As for Oher's claims that he "shall not be allowed to enter into any contracts or bind himself without the direct approval of his conservators," Fishman said that's "patently false."
"He's negotiated his own contract with the NFL. He's hired and fired his agents," Fishman claimed. "The Tuohys have never had to sign off on any of that. He's done that all himself."
As for signing off on anything related to Oher, a 2017 episode of Below Deck featuring Sean and Leigh Anne has resurfaced on TikTok, in which Sean explains how the team behind The Blind Side -- starring Sandra Bullock, Quinton Aaron, Jae Head, Tim McGraw, Lily Collins and Kathy Bates -- got the rights to the Tuohy family's name.

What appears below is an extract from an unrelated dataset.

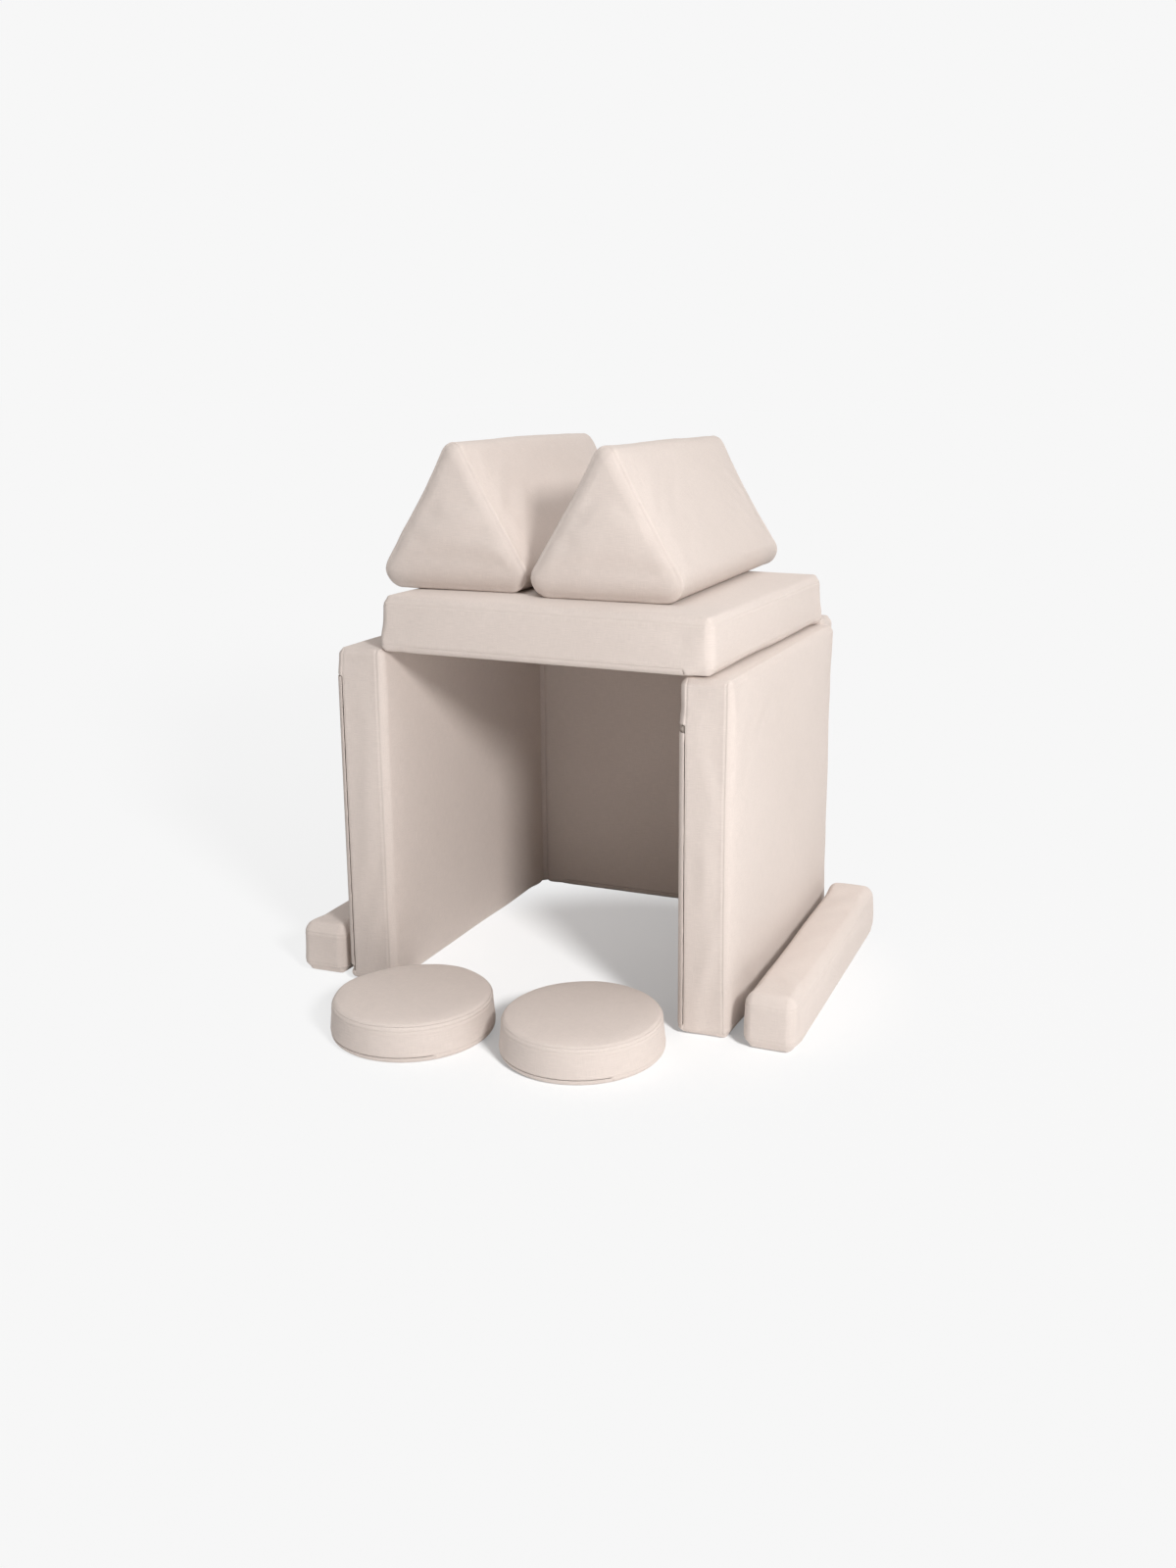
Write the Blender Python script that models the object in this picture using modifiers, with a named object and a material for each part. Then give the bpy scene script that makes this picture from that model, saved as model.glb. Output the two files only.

"The writer of the book, he and I went to school together since we were five years old," Sean says, referencing Lewis. "So I get a call -- Steven Spielberg, Harvey Weinstein -- I had to give them the rights to use our name, and I said, 'I'll give you the rights if I get to read the script and approve it or un-approve it.' So, sure enough, seven months later we get an envelope in the mail."
In a lengthy statement to ET, the Tuohys' other attorney, Marty Singer, said, "Should Mr. Oher wish to terminate the conservatorship, either now or at any time in the future, the Tuohys will never oppose it in any way."